Unexplained interstellar visitor Oumuamua could be lost piece of an exoplanet

Oumuamua’s origin has been hotly-debated. A new study proposes it’s an exploded chunk of a Pluto-like planet.

Ever since we were visited by Oumuamua, the first interstellar object we found wandering through our solar system, scientists have been captivated by it. It’s a puzzling cosmic vagabond — so weird that some scientists have even postulated it could be a piece of alien technology (though there’s no real evidence of that.)

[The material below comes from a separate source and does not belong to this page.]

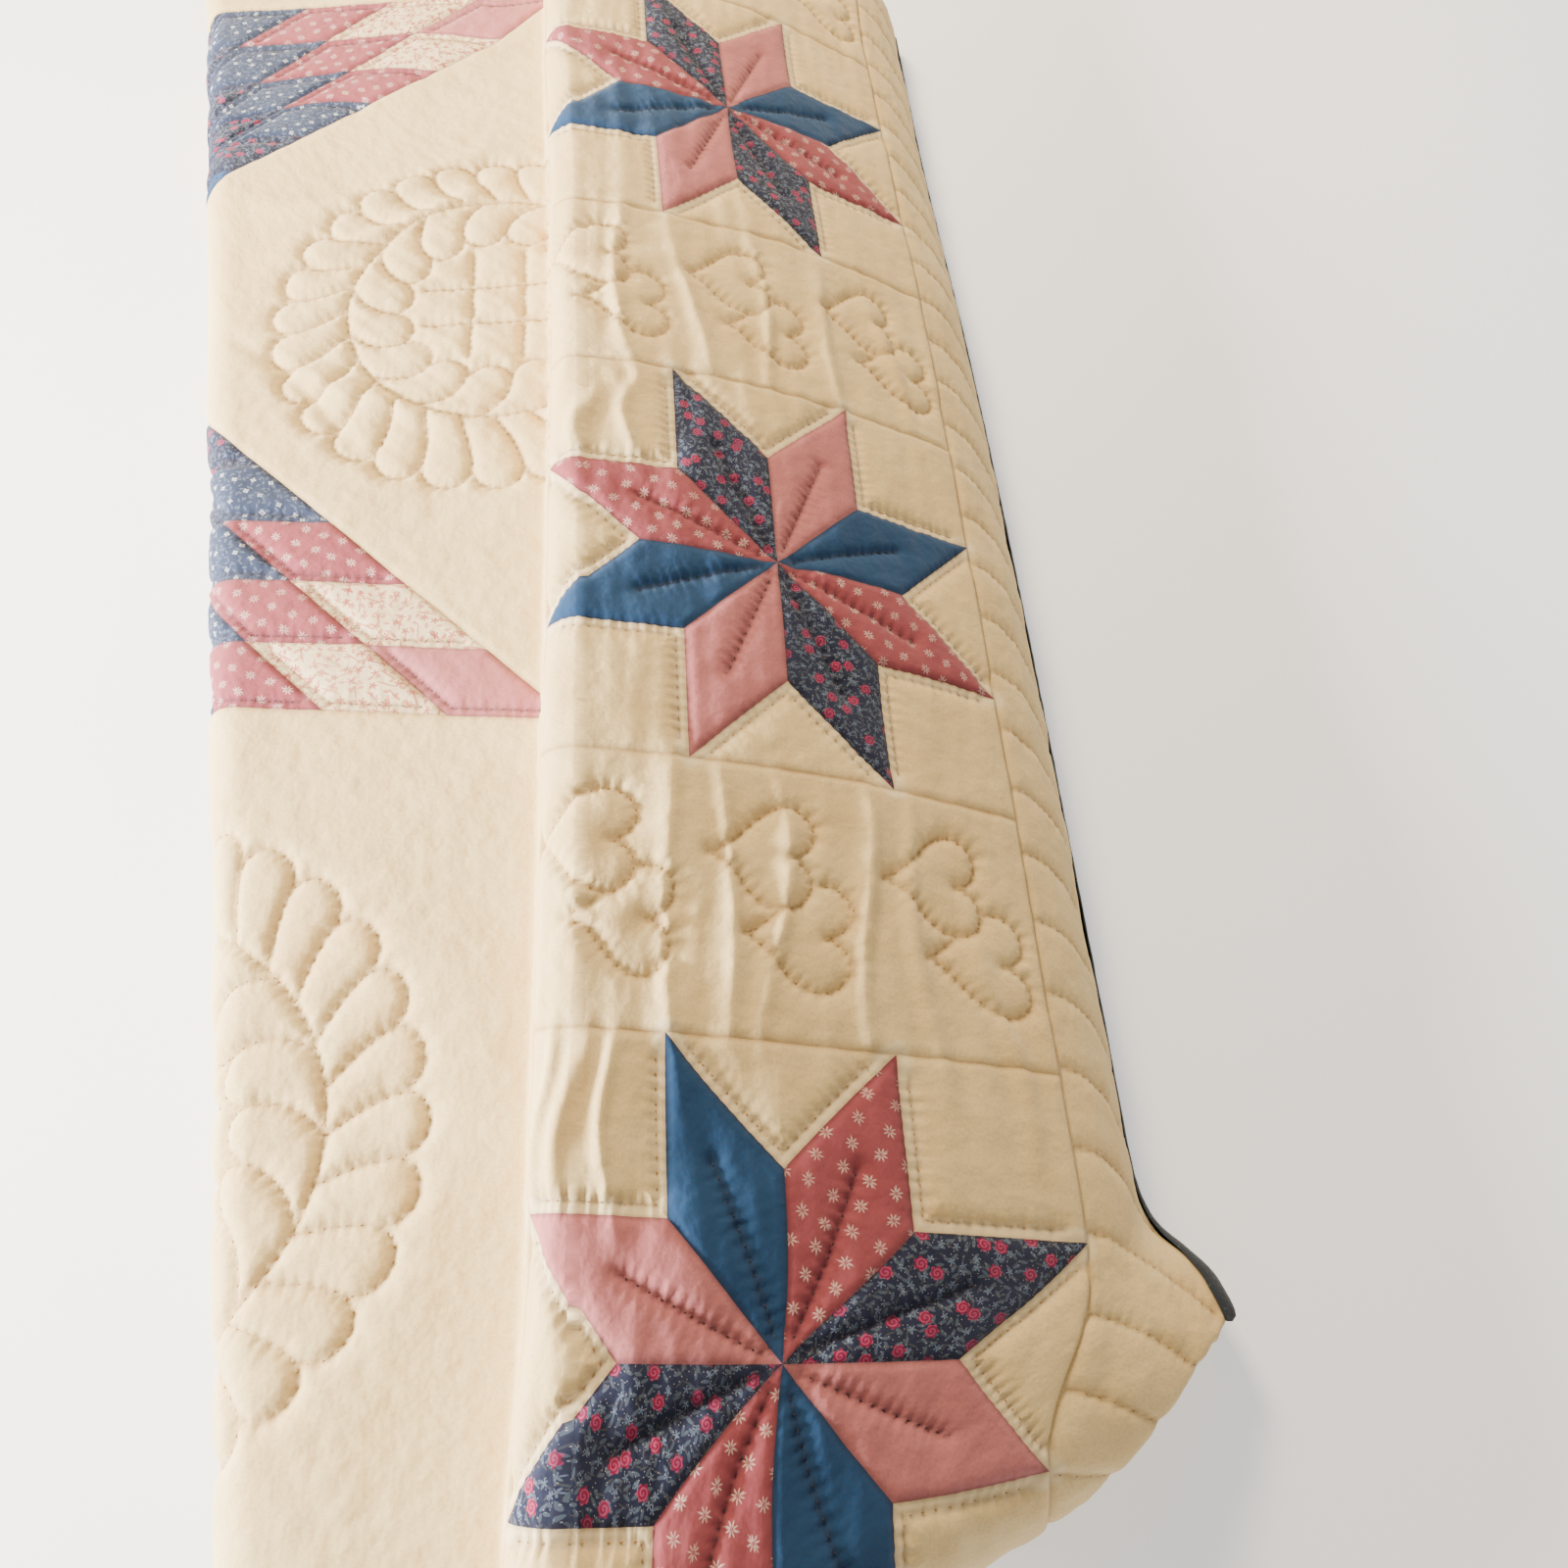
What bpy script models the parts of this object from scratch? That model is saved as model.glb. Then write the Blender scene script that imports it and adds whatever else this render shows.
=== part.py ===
# A patchwork star quilt, folded into a long soft pile that lies on a floor or a bed.
#
# The cloth is folded in two across its length first, so that every layer here is two plies
# with a rounded end at the front and at the back. That double cloth is then folded back and
# forth into a pile. The top layer carries a raised border strip, a step down at the strip's
# left edge, and the sunk field to the left of it. On the right the outer border hangs down
# to the floor, and near the front it flares outward.
#
# Directions: X runs across the folds, to the right. Y runs along them, to the back. Z is up.
# Lengths are in metres. The solids are the quilt itself and the bound edges sewn to it.

import functools

import bmesh
import bpy
import numpy as np
from mathutils import Matrix, Vector

for found in list(bpy.data.objects):
    bpy.data.objects.remove(found, do_unlink=True)

# Overall sizes
LAYER = 0.024            # a layer, which is two plies of quilt
EDGE_LAYER = 0.012       # the same layer where it thins to its bound edge
TAPER = 0.070            # the run over which it thins
STRIP_EDGE_Z = 0.187     # top of the strip at its left edge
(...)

A new theory, which appears in two papers published Tuesday in the Journal of Geophysical Research: Planets, posits that the strange object could be an ejected piece of a Pluto-like planet that was blasted out of its home solar system around 400 million years ago.

“This research is exciting in that we’ve probably resolved the mystery of what Oumuamua is,” said Steven Desch, an astrophysicist at Arizona State University and co-author of the new studies. “We can reasonably identify it as a chunk of an ‘exo-Pluto,’ a Pluto-like planet in another solar system.”

Oumuamua (Hawaiian for “scout” or “messenger”) was discovered in 2017 as it rounded the sun on its way out of our solar system. It was observed in October and November of 2017 before it disappeared into the dark.

And it was weird.

It exhibited some strange behavior. Observations suggested it was cigar-shaped, and as it rounded the sun, it gathered a great deal of speed — more than expected — without showing any signs of escaping gas, a telltale marker of a comet.

Read more: Harvard’s Avi Loeb more sure than ever we were visited by alien spacecraft

Desch and co-author Alan Jackson believe that in another planetary system, somewhere in space half a billion years ago, a collision between two cosmic bodies caused an explosive ejection of nitrogen ice. A pancake-shaped block was hurled out from its home and into the space between planetary systems.

In the freezing depths of the cosmos, this solid block of nitrogen would wander, slowly being chipped away by radiation. When it entered our solar system and approached the sun, the nitrogen heated up, giving it a little speed boost, while also producing the cigar-shape that Earth observers noticed. Jackson says the heating would’ve flattened the object, just like how a bar of soap’s outer layers get rubbed off during use.

It’s a neat explanation, accounting for all Oumuamua’s strangeness, and it’s an exciting hypothesis because it suggests Oumuamua is the first piece of an exoplanet that’s visited our solar system.
Oumuamua’s reflectiveness also matched what astronomers have observed on Pluto and on Neptune’s moon Triton, which are nitrogen rich. In a distant young solar system, where bodies were constantly bumping into each other, it’s reasonable to think chunks were thrown for a wild ride through space and that we just so happened to see one passing by.

“We reasoned it was possible that there could have been Plutos in other solar systems with nitrogen ice on their surfaces and a piece of it knocked off could have entered our solar system and explained everything we saw,” Desch said.

And that, he said, puts a dampener on the alien spacecraft theory.

“Everybody is interested in aliens, and it was inevitable that this first object outside the solar system would make people think of aliens,” said Desch. “But it’s important in science not to jump to conclusions.”

So far, scientists have discovered only two interstellar objects. The second, 2I/Borisov, was found in late 2019 and was fairly ordinary by comparison. It was almost certainly a comet, but it did surprise scientists with some unique features.